# Engine Rebuild MF35



## Chucko (Jul 11, 2006)

I need to do an engine overhaul on my MF-35 Perkins Diesel 3-152 motor.
From looking at the tractor it does not look like the oil pan just drops, do I really need to split the tractor just to get to my main/Rod bearings?

any advise is appreciated.

Thanks Chuck


----------



## Live Oak (Dec 22, 2003)

From what I have been able to gather is that you can do an in frame rebuild. Below is a listing of in frame enginekit components:

The kit costs $208.74


Engine In-Frame Kit - Made by TISCO. For 135, 150, M230, MF235, MF250 with engine S\N prefix C322488U Only. Perkins AD3-152 diesel, direct injection, .150" sleeve flange thickness. Basic In-Frame Engine Kit includes: Sleeve and Piston Kit with Rings, Pins and Retainers, top engine gasket set and Oil Pan Gasket. (Part No: BIFP1337D)


Engine In-Frame Kit - Made by TISCO. For 135, 150, M230, MF235, MF250 with engine S\N prefix C322488U Only. Perkins AD3-152 diesel, direct injection 

Hopefully one of our Massey owning member who has done this or has some experience in this area will jump in as I with very little experience in this area.


----------



## Chucko (Jul 11, 2006)

Wow that is a good price for an inframe kit. 

However mine is the indirect injection Older model 3-152 with precombustion chambers in the head.

I suppose the newer Massey's like the 135 have oil pans that will drop, allowing one to replace pistions (In Frame).


----------



## Live Oak (Dec 22, 2003)

Wish I could be of more help.

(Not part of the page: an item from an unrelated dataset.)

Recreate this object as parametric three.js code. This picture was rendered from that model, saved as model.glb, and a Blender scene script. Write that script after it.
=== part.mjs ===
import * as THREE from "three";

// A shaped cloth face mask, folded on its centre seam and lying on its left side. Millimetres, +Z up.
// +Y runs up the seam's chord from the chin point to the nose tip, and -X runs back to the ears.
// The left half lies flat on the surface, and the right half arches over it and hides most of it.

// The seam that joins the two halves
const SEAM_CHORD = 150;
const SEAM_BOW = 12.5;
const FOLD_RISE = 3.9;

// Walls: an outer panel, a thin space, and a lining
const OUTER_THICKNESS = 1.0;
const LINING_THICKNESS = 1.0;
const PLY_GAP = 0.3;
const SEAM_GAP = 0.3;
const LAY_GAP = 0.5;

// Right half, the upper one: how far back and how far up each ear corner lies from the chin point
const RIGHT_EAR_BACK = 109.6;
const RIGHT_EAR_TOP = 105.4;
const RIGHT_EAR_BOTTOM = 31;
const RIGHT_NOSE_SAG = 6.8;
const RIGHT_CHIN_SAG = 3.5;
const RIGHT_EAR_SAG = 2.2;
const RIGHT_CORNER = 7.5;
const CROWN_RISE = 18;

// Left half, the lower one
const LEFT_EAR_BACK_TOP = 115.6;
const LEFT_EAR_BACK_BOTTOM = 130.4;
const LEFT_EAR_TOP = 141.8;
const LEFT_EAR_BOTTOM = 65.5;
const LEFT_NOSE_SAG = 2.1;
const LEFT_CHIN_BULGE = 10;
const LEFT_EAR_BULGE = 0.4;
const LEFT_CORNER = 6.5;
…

This might be a good time to inpsect and/or replace the clutch and pressure plate if you do have to split the tractor.


----------



## OleGrandWizard (Jan 9, 2006)

Do take time to seperate all components, label and bag up in some small ziplocs....also makes it so much easier with pics and you can share the story with ALL OF US!

Be sure to post pics and show us all how it is done! 

:thumbsup: :thumbsup: :thumbsup:


----------